Dante: Do we take it for granted or is it just boredom? By "it" I mean democracy. Anne Applebaum's Twilight of Democracy traces within our expansive world's past and present the cyclical tendency of leadership to toss away morality and common sense, by embracing a base ignorance to consolidate power for perceived loyalty to their nationalistic ideals. Or maybe it isn't a cyclical tendency of doing away with democracy, but it is always never ending with seemingly infinite cadre of options to create polarization especially with the advent of social media by "grown ups" in the room. I hope you will embrace this title as a time capsule of our current clusterf**k.
Mustafa: What if the legendary Comic Book artist Jack Kirby could paint like the phenomenal Norman Rockwell and he had to illustrate a story that combined the hopefulness of Classic Star Trek with the surreal Art of Victor Moscoso, what would you get? Answer: Alex Ross’ incredibly engaging new Graphic Novel FANTASTIC FOUR: Full Circle.

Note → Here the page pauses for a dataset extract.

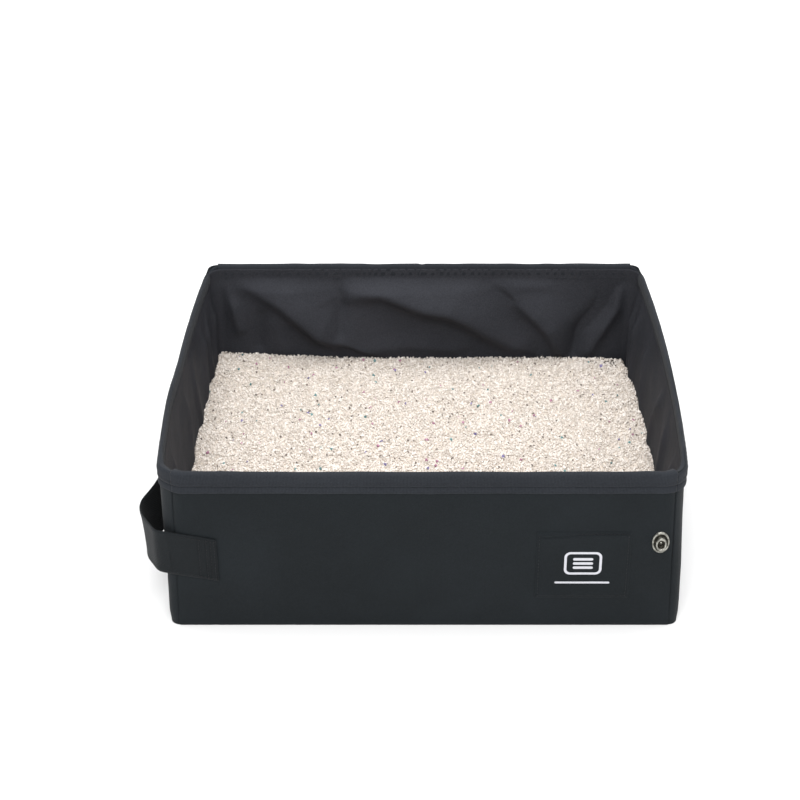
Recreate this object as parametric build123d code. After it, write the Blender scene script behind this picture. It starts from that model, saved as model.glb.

A romp, for the girlies. Straight people wedding nonsense dialed up to a million. Ellie and robin are childhood best friends who have drifted apart. now Ellie is engaged and begging Robin to be her maid of honor. She eventually gives in so long as Ellie promises to not to be a complete maniac of a bride. . . . Seems simple enough. Things, of course, go off the rails. Crimes committed, murders attempted, animals . . . sliced open. A dark, funny, and easy read. My favorite quote: "He had a face like he had drunk a glass of milk everyday of his life." Need I go on?
A perennial favorite and one of the sources of our name, Fitzgerald's masterpiece is always a staff pick at Greenlight Bookstore.